Kolmogorov complexity is the length of the smallest string that represents the solution, in some programming language.

  • It is not computable, but it can be bounded from above.
  • Upper bounds on Kolmogoriv complexity can be optimized.

Learning theory shows that if a compact description can be found to summarize the training set, good generalization is to be expected.

A good predictive model (in terms of out-of-sample log-likelihood) is also one that can assign a short code to each example, on average, including not only the bits to describe each example but also the bits necessary to describe the model itself.

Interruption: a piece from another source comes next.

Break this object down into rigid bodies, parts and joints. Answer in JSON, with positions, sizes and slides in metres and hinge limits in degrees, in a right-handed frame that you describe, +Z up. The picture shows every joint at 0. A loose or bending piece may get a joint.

Learning distributed representations

  • For the same number of possible configurations, a distributed representation can potentially be exponentially more compact than a very local one.
  • In a distributed representation the input pattern is represented by a set of features that are not mutually exclusive, and might even be statistically independent.
  • In the realm of supervised learning: Multi-layer neural networks and boltzmann machine are with the goal of learning distributed internal representations in the hidden layers
  • Gradient-based training of deep supervised multi-layer neural networks gets stuck in local minima or plateaus.
  • In a gradient-trained deep supervised neural network with random parameter initialization, the lower layers (closer to inputs) are poorly optimized. For those lower layers, these deterministic and continuous representations generally keep most of the information about the input, but these representations might hurt rather than help the top layers to perform classification. Thus, what matters for good generalization, and is more difficult, is the optimization of the lower layers (excluding the last one or two).

Other comments

  • It would be interesting to consider extensions of decision tree and boosting algorithms to multiple levels.
  • Prefer sparse representation not dimensionality reduction
  • Unsupervised learning is crucial.
  • Unsupervised learning is less prone to overfitting than supervised learning.